Provided records>
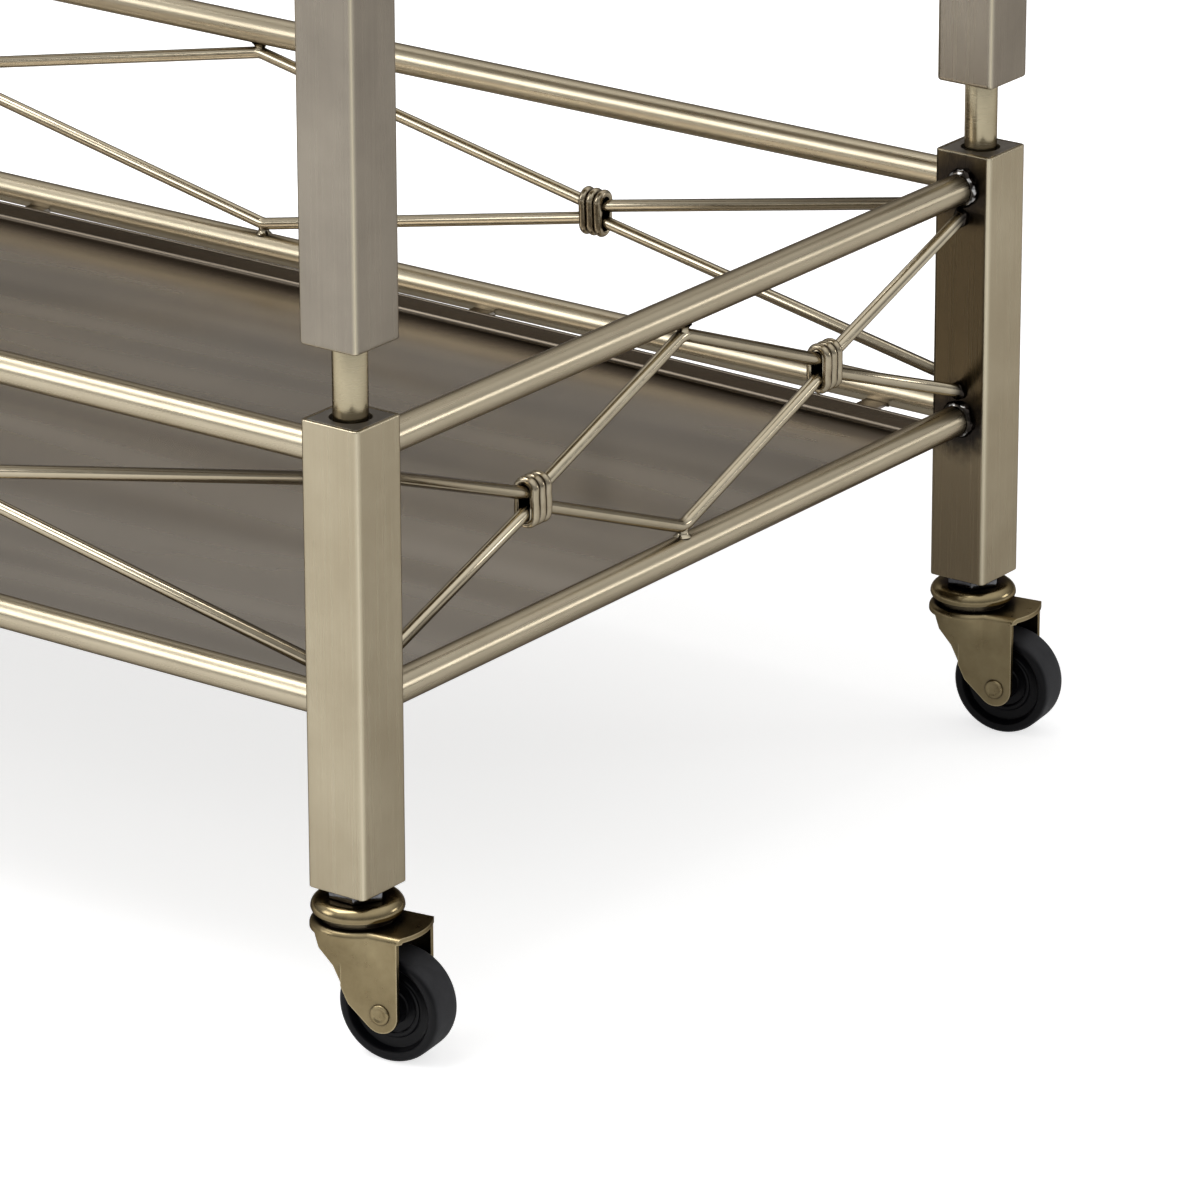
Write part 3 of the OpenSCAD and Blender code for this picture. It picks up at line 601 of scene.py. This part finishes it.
# Collars
# Each knot is wrapped by a short cast band with three round ribs, closed tight on the rods by hand.
# The ribs are not quite even, and the grooves between them are darkened with painted shade.
RIB_RADIUS = 1.7
RIB_RISE = 1.0
RIB_PITCH = 3.7
GROOVE_RISE = 0.35
COLLAR_IN = 2.58
COLLAR_LENGTH = 2 * RIB_RADIUS + 2 * RIB_PITCH
COLLAR_STEPS = 18


def rib_outline():
    """Section of a collar: distance along the rods and depth over them, once round."""
    outline = [(-COLLAR_LENGTH / 2 + 0.2, GROOVE_RISE)]
    for rib in (-RIB_PITCH, 0.0, RIB_PITCH):
        for turn in range(196, -17, -15):
            angle = math.radians(turn)
            outline.append((rib + RIB_RADIUS * math.cos(angle), RIB_RISE + RIB_RADIUS * math.sin(angle)))
        outline.append((rib + (RIB_PITCH / 2 if rib < RIB_PITCH else RIB_RADIUS - 0.2), GROOVE_RISE))
    outline += [(COLLAR_LENGTH / 2 - 0.2, 0.0), (COLLAR_LENGTH / 6, 0.0), (-COLLAR_LENGTH / 6, 0.0),
                (-COLLAR_LENGTH / 2 + 0.2, 0.0)]
    return outline


def racetrack(straight):
    """Points and outward directions round the inside of a collar, in its across and up directions."""
    track = []
    for end in (1, -1):
        for step in range(COLLAR_STEPS + 1):
            angle = math.pi * step / COLLAR_STEPS + (0 if end > 0 else math.pi)
            out = Vector((math.cos(angle), math.sin(angle)))
            track.append((out * COLLAR_IN + Vector((0, end * straight / 2)), out))
        for part in (0.25, 0.5, 0.75):
            out = Vector((-end, 0))
            track.append((Vector((-end * COLLAR_IN, end * straight * (0.5 - part))), out))
    return track


def collar_rings(centre, straight, to_cart, seed):
    """Rings of one collar, each a section across its three ribs."""
    rings = []
    for place, out in racetrack(straight):
        ring = []
        for spot, depth in rib_outline():
            swell = noise.noise(Vector((place.x * 0.35, place.y * 0.35, seed + spot * 0.5)))
            drift = noise.noise(Vector((place.x * 0.25, place.y * 0.25, seed + 40)))
            reach = place + out * depth * (0.97 + 0.08 * swell if depth else 1.0)
            ring.append(to_cart(centre + spot + (0.4 * drift if depth else 0.0), reach.x, reach.y))
        rings.append(ring)
    return rings


# Painted shade darkens the grooves between the ribs
collar_brass = plated_metal("collar_brass", (500, 500, 500), BRASS_BRIGHT, (0.46, 0.39, 0.28, 1), streaks=0.8,
                            clouds=1.2, smooth=0.16, dull=0.28, cloud_scale=160, shade_in_recesses=(0.0025, 0.3, 0.8))
for tier in TIERS:
    parts = []
    # The rods of the short sides climb most steeply, and all collars are made to fit them
    span, rise = panel_frame(tier, "right")[:2]
    straight = 2 * KISS + COLLAR_LENGTH * (rise / 2 - BEND_OFF - KISS) / (span / 4)
    for side in PANELS:
        span, _, to_cart, _ = panel_frame(tier, side)
        for end in (-1, 1):
            seed += 11
            parts.append(collar_rings(end * span / 4, straight, to_cart, seed))
    verts, faces = skins(parts, closed=True)
    make_piece(f"{tier}_ribbed_collars", verts, faces, collar_brass, "frame",
               [f"{tier}_collars"], sharp=50)

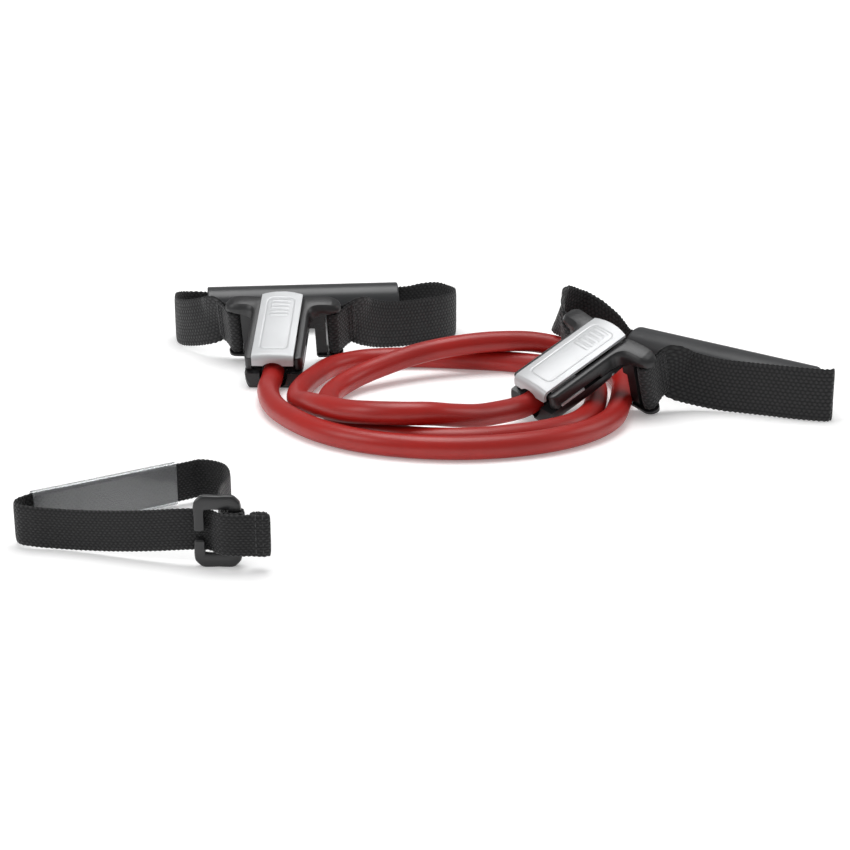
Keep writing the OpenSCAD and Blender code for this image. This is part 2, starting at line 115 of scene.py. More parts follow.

Aim> Give all the entries again exactly; leave none out.

Result of the exercise>
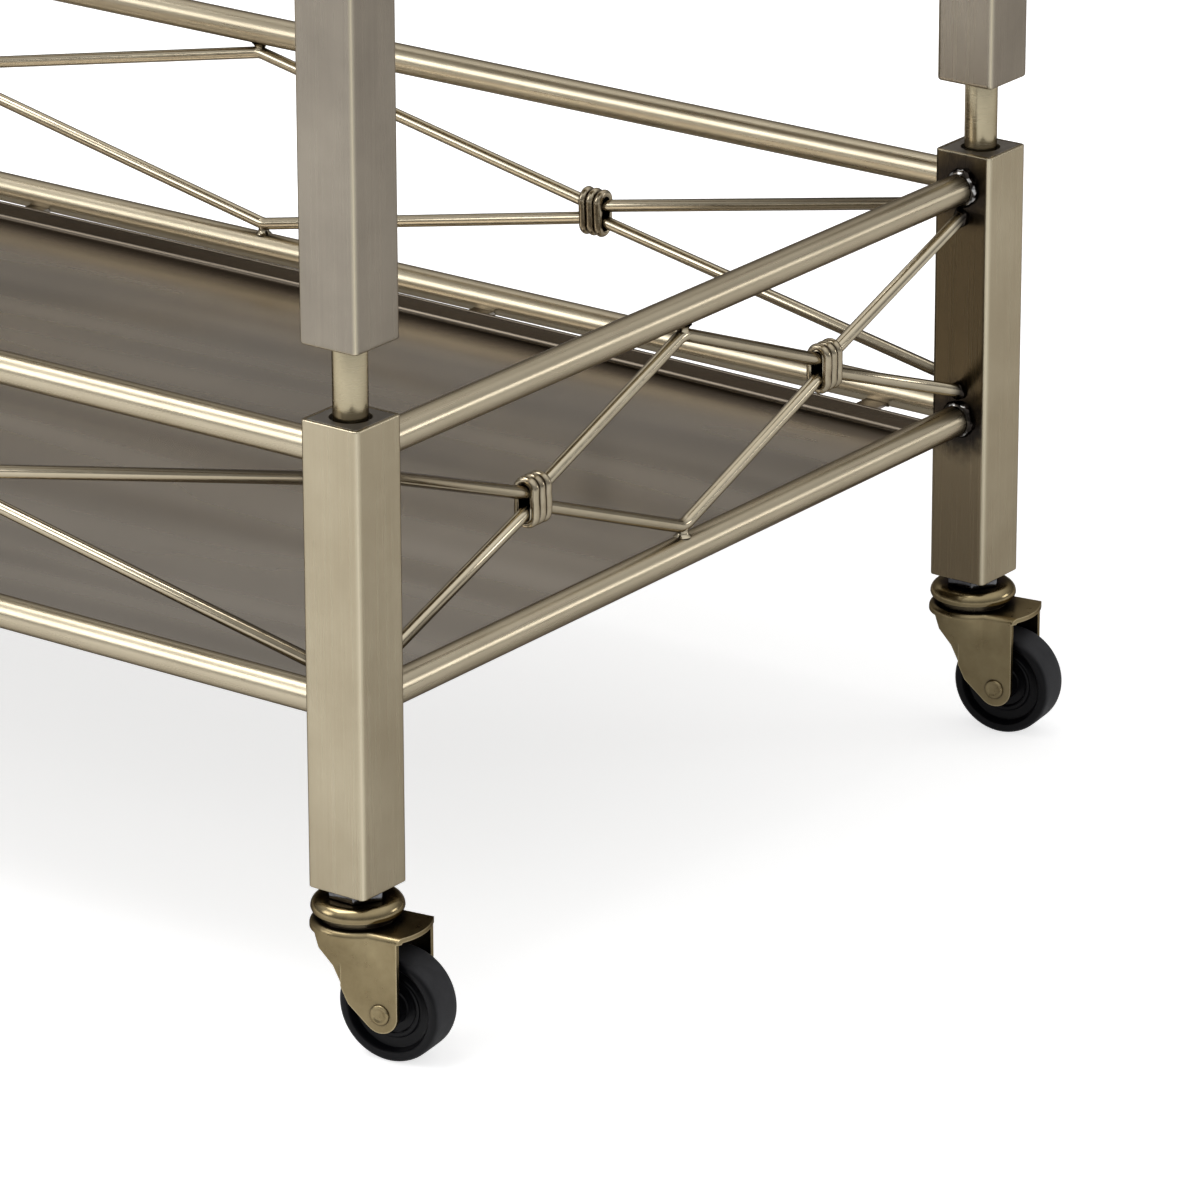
Write part 3 of the OpenSCAD and Blender code for this picture. It picks up at line 601 of scene.py. This part finishes it.
# Collars
# Each knot is wrapped by a short cast band with three round ribs, closed tight on the rods by hand.
# The ribs are not quite even, and the grooves between them are darkened with painted shade.
RIB_RADIUS = 1.7
RIB_RISE = 1.0
RIB_PITCH = 3.7
GROOVE_RISE = 0.35
COLLAR_IN = 2.58
COLLAR_LENGTH = 2 * RIB_RADIUS + 2 * RIB_PITCH
COLLAR_STEPS = 18


def rib_outline():
    """Section of a collar: distance along the rods and depth over them, once round."""
    outline = [(-COLLAR_LENGTH / 2 + 0.2, GROOVE_RISE)]
    for rib in (-RIB_PITCH, 0.0, RIB_PITCH):
        for turn in range(196, -17, -15):
            angle = math.radians(turn)
            outline.append((rib + RIB_RADIUS * math.cos(angle), RIB_RISE + RIB_RADIUS * math.sin(angle)))
        outline.append((rib + (RIB_PITCH / 2 if rib < RIB_PITCH else RIB_RADIUS - 0.2), GROOVE_RISE))
    outline += [(COLLAR_LENGTH / 2 - 0.2, 0.0), (COLLAR_LENGTH / 6, 0.0), (-COLLAR_LENGTH / 6, 0.0),
                (-COLLAR_LENGTH / 2 + 0.2, 0.0)]
    return outline


def racetrack(straight):
    """Points and outward directions round the inside of a collar, in its across and up directions."""
    track = []
    for end in (1, -1):
        for step in range(COLLAR_STEPS + 1):
            angle = math.pi * step / COLLAR_STEPS + (0 if end > 0 else math.pi)
            out = Vector((math.cos(angle), math.sin(angle)))
            track.append((out * COLLAR_IN + Vector((0, end * straight / 2)), out))
        for part in (0.25, 0.5, 0.75):
            out = Vector((-end, 0))
            track.append((Vector((-end * COLLAR_IN, end * straight * (0.5 - part))), out))
    return track


def collar_rings(centre, straight, to_cart, seed):
    """Rings of one collar, each a section across its three ribs."""
    rings = []
    for place, out in racetrack(straight):
        ring = []
        for spot, depth in rib_outline():
            swell = noise.noise(Vector((place.x * 0.35, place.y * 0.35, seed + spot * 0.5)))
            drift = noise.noise(Vector((place.x * 0.25, place.y * 0.25, seed + 40)))
            reach = place + out * depth * (0.97 + 0.08 * swell if depth else 1.0)
            ring.append(to_cart(centre + spot + (0.4 * drift if depth else 0.0), reach.x, reach.y))
        rings.append(ring)
    return rings


# Painted shade darkens the grooves between the ribs
collar_brass = plated_metal("collar_brass", (500, 500, 500), BRASS_BRIGHT, (0.46, 0.39, 0.28, 1), streaks=0.8,
                            clouds=1.2, smooth=0.16, dull=0.28, cloud_scale=160, shade_in_recesses=(0.0025, 0.3, 0.8))
for tier in TIERS:
    parts = []
    # The rods of the short sides climb most steeply, and all collars are made to fit them
    span, rise = panel_frame(tier, "right")[:2]
    straight = 2 * KISS + COLLAR_LENGTH * (rise / 2 - BEND_OFF - KISS) / (span / 4)
    for side in PANELS:
        span, _, to_cart, _ = panel_frame(tier, side)
        for end in (-1, 1):
            seed += 11
            parts.append(collar_rings(end * span / 4, straight, to_cart, seed))
    verts, faces = skins(parts, closed=True)
    make_piece(f"{tier}_ribbed_collars", verts, faces, collar_brass, "frame",
               [f"{tier}_collars"], sharp=50)

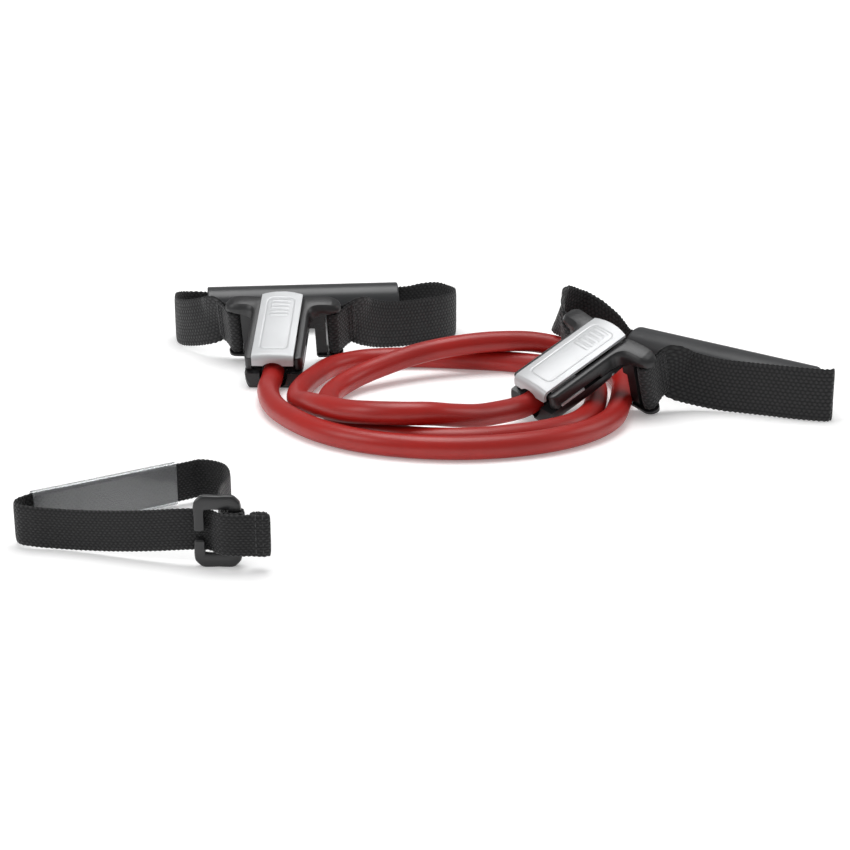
Keep writing the OpenSCAD and Blender code for this image. This is part 2, starting at line 115 of scene.py. More parts follow.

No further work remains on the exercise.